In the companion piece, the AP pretends a Barack Obama administration would look like that of GW Bush, if only in "style."  The subtext for this phony charge, designed to scare voters, is that, the Washington Press Corps is miffed because it hasn't had enough "access" to Obama's campaign staff.  Thus, the AP insults us with the petty nature of this critique.  We already know what a great job Obama's staff does.  They've run a brilliant campaign.  They are ahead.  They have gotten donations averaging just over $80 dollars from millions of ordinary Americans who stand with them.  We know they work in service of better days for America.  We also know they work on the issues we care about.  But most of all Obama's campaign staff knows this isn't all about them.  They stay on task, which is what they should do.  Unlike some working under the past two presidents (e.g., Carville, Stephanopoulos Rove, Frum, McClellan, et al), they aren't seeking celebrity for themselves.  That's really putting country first, don't you think?

Perhaps the most reprehensible aspect of the Loven article is that she tends to reduce an Obama presidency to its historic implications...  As in code language.   There are so many important reasons why Obama is the preferable candidate.  And yet Loven reduces the article to what is actually far, far less important.  How about Barack Obama's politics of inclusion?  Or his work to unify America.  How 'bout the importance of having a consensus builder in the White House for a change?  Or what his constructive policies would mean for America?
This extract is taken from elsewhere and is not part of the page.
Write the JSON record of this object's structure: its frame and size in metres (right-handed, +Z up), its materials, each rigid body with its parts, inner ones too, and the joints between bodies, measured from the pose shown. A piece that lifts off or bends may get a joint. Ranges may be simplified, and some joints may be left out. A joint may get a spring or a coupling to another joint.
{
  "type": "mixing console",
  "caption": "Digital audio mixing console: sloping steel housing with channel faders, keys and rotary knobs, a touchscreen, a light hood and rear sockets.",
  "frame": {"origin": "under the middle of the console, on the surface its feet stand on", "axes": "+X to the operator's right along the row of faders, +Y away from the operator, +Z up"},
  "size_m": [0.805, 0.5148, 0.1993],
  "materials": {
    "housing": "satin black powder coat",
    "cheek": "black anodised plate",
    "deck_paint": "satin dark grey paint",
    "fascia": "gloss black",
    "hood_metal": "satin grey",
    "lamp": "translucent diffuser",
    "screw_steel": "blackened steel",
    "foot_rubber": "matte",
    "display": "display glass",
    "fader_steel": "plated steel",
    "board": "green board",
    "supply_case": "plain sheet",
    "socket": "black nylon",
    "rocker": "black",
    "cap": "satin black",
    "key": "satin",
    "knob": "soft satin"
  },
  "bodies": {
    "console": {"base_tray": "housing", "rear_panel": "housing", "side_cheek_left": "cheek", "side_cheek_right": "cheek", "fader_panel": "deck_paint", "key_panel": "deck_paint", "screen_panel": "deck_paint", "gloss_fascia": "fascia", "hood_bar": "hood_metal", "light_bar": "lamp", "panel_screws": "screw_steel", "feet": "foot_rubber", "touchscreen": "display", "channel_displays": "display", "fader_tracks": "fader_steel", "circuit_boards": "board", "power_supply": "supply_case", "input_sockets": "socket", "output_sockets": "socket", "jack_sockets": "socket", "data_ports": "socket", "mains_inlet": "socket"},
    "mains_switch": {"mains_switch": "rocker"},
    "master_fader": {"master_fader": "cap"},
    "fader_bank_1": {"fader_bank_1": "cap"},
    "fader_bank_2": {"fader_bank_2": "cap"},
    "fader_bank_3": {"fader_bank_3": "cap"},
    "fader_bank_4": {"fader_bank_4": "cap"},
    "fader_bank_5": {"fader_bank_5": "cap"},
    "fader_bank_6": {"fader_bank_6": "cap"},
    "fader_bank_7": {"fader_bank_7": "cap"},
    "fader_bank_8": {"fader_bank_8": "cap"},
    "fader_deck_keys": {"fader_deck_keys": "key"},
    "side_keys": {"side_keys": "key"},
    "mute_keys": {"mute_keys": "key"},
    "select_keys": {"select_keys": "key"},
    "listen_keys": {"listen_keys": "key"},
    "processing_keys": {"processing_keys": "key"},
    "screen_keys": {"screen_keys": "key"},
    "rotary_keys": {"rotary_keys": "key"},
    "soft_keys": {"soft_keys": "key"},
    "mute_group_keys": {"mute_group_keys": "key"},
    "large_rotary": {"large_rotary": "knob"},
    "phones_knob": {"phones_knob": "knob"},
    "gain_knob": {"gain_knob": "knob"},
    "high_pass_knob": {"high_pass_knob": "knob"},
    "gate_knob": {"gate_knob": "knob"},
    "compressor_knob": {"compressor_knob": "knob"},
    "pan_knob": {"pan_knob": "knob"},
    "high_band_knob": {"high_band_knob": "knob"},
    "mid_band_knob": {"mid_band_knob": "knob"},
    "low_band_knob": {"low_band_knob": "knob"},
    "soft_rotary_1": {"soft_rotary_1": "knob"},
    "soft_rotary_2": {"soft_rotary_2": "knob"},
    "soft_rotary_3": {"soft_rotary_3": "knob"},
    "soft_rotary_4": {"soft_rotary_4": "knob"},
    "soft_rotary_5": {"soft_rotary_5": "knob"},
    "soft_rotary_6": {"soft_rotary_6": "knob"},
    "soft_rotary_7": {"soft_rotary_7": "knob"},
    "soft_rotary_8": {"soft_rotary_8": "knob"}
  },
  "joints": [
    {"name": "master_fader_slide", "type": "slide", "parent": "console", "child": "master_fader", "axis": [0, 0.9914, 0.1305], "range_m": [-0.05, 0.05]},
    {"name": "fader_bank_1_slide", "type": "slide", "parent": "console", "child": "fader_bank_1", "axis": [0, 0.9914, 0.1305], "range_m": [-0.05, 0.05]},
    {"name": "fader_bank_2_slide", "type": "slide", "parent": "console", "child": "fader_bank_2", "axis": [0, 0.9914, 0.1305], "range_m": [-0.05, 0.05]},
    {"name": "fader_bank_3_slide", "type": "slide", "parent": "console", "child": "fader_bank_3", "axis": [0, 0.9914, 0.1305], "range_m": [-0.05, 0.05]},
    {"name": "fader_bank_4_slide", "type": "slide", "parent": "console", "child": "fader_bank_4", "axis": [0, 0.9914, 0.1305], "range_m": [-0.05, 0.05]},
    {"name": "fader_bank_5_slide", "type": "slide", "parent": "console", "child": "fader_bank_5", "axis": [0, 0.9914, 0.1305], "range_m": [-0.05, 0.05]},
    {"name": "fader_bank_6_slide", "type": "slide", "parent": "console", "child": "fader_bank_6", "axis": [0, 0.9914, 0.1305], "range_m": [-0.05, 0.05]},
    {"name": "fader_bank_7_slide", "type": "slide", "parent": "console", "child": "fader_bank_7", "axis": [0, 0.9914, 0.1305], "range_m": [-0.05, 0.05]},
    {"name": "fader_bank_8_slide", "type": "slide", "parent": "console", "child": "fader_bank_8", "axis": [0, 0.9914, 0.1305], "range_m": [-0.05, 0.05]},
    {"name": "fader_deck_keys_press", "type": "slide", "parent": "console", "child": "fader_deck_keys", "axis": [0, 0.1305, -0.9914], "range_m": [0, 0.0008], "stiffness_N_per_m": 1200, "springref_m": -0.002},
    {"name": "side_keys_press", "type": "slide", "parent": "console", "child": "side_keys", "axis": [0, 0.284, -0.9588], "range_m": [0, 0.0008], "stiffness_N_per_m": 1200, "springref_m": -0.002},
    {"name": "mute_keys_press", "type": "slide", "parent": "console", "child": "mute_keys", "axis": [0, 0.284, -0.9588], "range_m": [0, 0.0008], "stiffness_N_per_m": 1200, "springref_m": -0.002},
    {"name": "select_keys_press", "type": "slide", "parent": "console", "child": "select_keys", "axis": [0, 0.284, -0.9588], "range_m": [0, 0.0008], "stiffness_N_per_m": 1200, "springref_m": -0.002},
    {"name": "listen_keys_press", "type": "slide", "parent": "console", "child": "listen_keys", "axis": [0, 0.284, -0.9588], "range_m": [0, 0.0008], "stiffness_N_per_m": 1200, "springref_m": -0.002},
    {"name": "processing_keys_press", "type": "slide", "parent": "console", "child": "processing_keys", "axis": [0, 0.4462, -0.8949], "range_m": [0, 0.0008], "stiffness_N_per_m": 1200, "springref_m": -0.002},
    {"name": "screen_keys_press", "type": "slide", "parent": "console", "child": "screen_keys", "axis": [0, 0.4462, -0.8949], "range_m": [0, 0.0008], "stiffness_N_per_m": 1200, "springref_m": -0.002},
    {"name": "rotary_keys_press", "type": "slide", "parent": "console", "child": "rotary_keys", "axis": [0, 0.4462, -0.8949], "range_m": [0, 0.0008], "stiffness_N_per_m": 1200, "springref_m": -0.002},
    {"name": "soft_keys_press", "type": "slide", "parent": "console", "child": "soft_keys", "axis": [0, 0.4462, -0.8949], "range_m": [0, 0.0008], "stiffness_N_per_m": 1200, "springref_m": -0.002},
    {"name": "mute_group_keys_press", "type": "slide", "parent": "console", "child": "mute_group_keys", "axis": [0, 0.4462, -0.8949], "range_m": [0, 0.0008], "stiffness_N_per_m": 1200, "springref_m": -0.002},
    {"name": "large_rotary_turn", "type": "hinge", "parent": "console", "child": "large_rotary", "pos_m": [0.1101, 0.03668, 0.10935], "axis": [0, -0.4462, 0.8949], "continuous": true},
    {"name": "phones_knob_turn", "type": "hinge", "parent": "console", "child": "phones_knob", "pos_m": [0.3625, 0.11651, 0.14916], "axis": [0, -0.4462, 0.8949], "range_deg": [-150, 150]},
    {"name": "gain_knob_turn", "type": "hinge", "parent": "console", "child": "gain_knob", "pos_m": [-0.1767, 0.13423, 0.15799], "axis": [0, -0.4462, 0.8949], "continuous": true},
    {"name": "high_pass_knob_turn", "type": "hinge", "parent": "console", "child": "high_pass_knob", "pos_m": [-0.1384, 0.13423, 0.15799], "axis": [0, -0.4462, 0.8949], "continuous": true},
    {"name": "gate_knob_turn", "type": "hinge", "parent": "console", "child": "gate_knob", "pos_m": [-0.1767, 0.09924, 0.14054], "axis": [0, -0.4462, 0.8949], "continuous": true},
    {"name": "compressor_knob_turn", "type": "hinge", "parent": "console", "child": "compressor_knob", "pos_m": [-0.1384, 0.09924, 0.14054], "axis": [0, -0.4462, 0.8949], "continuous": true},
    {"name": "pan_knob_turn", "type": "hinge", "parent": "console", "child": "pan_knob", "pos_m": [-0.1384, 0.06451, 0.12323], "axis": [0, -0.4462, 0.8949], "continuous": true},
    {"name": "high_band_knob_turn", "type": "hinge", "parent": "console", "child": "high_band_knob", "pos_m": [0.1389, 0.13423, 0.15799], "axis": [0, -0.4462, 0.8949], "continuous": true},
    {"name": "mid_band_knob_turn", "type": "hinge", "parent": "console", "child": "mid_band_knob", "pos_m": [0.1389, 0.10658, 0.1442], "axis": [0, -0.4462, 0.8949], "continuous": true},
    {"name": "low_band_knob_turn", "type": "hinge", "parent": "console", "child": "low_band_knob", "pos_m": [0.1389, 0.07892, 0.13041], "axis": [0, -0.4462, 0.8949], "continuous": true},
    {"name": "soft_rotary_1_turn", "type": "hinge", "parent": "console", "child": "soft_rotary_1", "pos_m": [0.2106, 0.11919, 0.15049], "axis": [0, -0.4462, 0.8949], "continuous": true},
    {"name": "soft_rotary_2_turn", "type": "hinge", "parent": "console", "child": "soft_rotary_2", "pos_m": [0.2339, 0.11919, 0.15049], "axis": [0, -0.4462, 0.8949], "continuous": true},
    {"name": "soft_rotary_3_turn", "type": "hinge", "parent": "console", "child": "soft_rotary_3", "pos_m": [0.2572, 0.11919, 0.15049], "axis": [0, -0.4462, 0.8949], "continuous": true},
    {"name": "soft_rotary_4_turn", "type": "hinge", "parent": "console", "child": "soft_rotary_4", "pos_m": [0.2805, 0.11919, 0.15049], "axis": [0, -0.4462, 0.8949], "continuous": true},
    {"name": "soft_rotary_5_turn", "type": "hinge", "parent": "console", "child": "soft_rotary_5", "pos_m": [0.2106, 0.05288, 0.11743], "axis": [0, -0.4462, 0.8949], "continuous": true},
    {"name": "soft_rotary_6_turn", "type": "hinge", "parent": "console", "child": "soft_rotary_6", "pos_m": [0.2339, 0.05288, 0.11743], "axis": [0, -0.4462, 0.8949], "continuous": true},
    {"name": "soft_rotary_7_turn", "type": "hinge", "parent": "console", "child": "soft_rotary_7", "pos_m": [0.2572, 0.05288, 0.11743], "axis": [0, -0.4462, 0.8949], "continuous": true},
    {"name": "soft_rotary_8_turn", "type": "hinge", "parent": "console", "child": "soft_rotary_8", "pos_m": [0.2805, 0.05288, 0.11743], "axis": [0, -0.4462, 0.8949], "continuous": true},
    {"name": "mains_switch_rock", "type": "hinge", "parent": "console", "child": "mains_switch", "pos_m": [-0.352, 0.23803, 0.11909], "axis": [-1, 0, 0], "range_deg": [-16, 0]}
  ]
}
Sadly, the AP just isn't interested.  But the rest of the print media is weighing in and its nearly 3 to 1 in favor of Barack Obama. Here's the story.  And they leave the AP in the dust.


Comments



Expect a Counter-attack (Teddy - 10/22/2008 9:25:02 AM)
from all Establishment flacks, a sort of rear-guard action attempting to pull the fangs of progressivism in anticipation of the conservatives' being whipped at the polls. Fournier is just one more media lapdog for the Bushies and for the right wing in general, spinning the story of the grassroots rebellion. Keep that in mind for future granting of press passes and of interviews.